Félicité par ses professeurs, Merson travaille d'arrache-pied pour avoir son brevet alors qu'il y a encore 5 ans, il ne savait ni lire ni écrire. "C'est mon frère qui m'a donné envie d'apprendre. Aujourd'hui, à 16 ans, il a arreté les études mais moi je veux continuer jusqu'au Bac, et même après.

Mes parents sont très heureux pour nous. À chaque fois, ils nous disent "merci ! Comment on ferait si vous n'étiez pas là ?" Ce que je préfère, ce sont les maths, le sport et l'anglais. Je travaille beaucoup mais j'aime ça. Mon cousin, ça lui a aussi donné envie de me voir travailler... Je voudrais faire du commerce, ça me plaît. Je suis le premier de la classe, mais les notes ne m'intéressent pas. Ce que j'aime, ce sont les cours. C'est Jane qui m'a beaucoup aidé au début et c'est grâce à elle."
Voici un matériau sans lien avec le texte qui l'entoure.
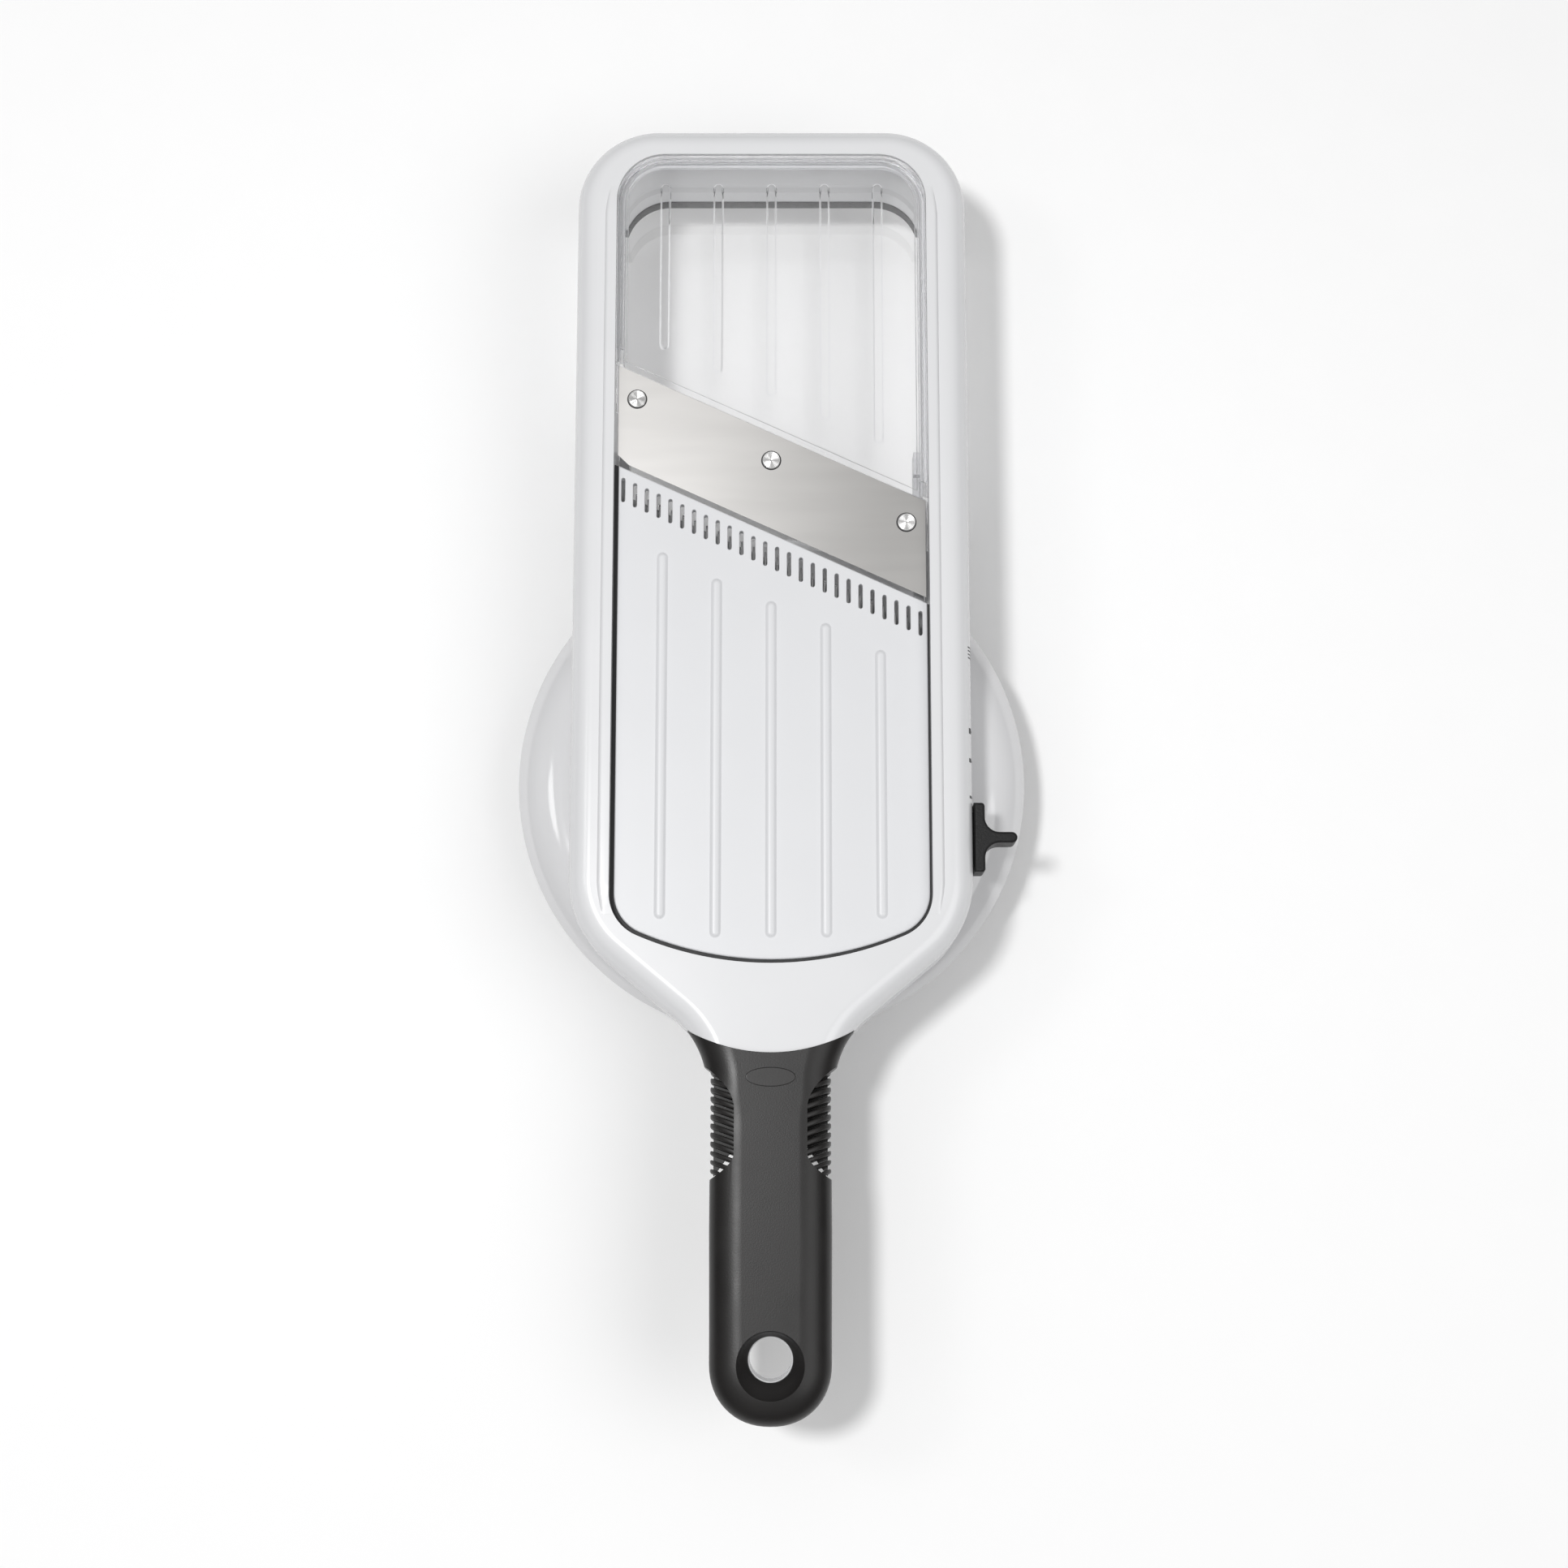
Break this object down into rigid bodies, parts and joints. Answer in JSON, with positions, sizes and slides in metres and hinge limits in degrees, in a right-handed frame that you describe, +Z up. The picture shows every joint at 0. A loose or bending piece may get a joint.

Merson vivait auparavant dans un squat avec ses parents et ses 4 frères. Pas d'eau courante, pas d'électricité. Depuis la fin de l'année, la famille est installée dans un logement social où Merson peut travailler dans des conditions normales et recevoir ses amis. Début mars, il part au ski avec sa classe. Une expérience et une découverte qu'il attend avec entousiasme. Comme la fin de l'année et le passage au lycée.

"Plus les enfants sont jeunes, plus les progrès se voient rapidement. Il suffit d'un mois pour voir un changement ! Ce qui est formidable c'est que les parents se remotivent à travers leurs enfants. Aujourd'hui, grâce à l'aide d'un bénévole qui m'a rejointe, nous accompagnons les adultes vers l'insertion en les dirigeant vers des ateliers de savoirs, des chantiers d'insertion..." ajoute Jen. "Ils voient qu'il est possible de sortir de la situation où ils se trouvent. Ils n'y croyaient pas au départ et tout à coup, cela devient possible. Ils ne sont pas condamnés à vivre comme ils vivent."

Gratuité de la cantine, petites unités d'apprentissage pour s'adapter aux rythme atypique des enfants... les équipes enseignantes et pédagogiques ainsi que la Mairie de Marseille soutiennent totalement l'initiative et permettent son développement. L'association accompagne aujourd'hui des enfants de migrants, de déboutés du droit d'asile ou encore de sans-papier. Avec le plan de résorption des bidonvilles, beaucoup de familles sont désormais relogées.

"Mon principal obstacle, ce n'est pas le bidonville en lui-même. C'est l'expulsion. Dès qu'un camp est fermé, il faut tout recommencer ailleurs et cela prend du temps. L'expulsion, c'est le problème majeur de la scolarité."

"Cette année, nous suivons 200 enfants. Mon plus grand rêve c'est de les voir suivre un parcours normal jusqu'au secondaire et de trouver un métier. J'accompagne d'ailleurs les plus âgés vers les missions locales." Pour la première fois en 2017, Jen a vu l'un des enfants qu'elle a suivi entrer au lycéee. "C'est ma grande attente : Merson est le second de la première fratrie que j'ai accompagnée en 2012."